The Partnership has referred outside queries for videographers and photographers to L3 Media, Boothe said. It has also facilitated in-house business relationships between L3 Media and other members.
Boothe and Jones have expanded into television with “Lights in the City,” a show that airs on Memphis Comcast 31 and features people who make positive impacts on the community. Another production of L3TV is “The Style Center.”
For its productions, L3 Media has used students as part-time employees, helping to launch other media careers at the same time. One student leveraged her L3 Media experience into an internship at a Memphis TV station; another into a job as a “red carpet correspondent at a Los Angeles station.
L3 Media also gives back — providing pro bono services that also reflect its owners’ “out-of-the-box” innovation — benefits for the Boys and Girls Club of Northwest Mississippi in Batesville, sponsoring a social hour that hosted 350 people during last fall’s South Panola homecoming/tailgating event, providing photography and videography for Partnership events.

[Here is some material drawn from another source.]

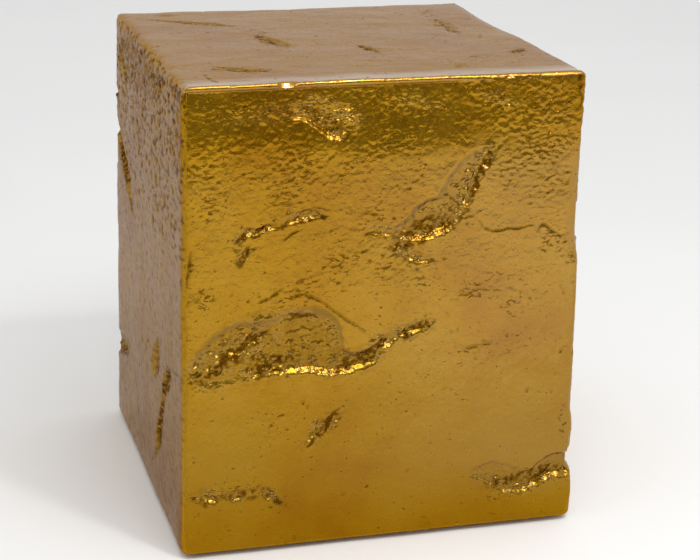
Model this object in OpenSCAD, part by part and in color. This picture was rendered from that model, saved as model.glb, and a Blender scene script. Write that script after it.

“I’m very pro small business; I believe strongly in supporting your local business owners,” Boothe said.
“My goals are that others take the opportunity of starting their own businesses. I think a lot of the hesitation in some people is they don’t know the steps of starting your own business.
“It’s not that you have to have a million dollars to start. Marcus and I started off with one camera and from that one camera we’ve grown exponentially,” Boothe continued.
“Think outside the box; use your talents and your gifts to better your life and the lives of the people around you,” Jones added.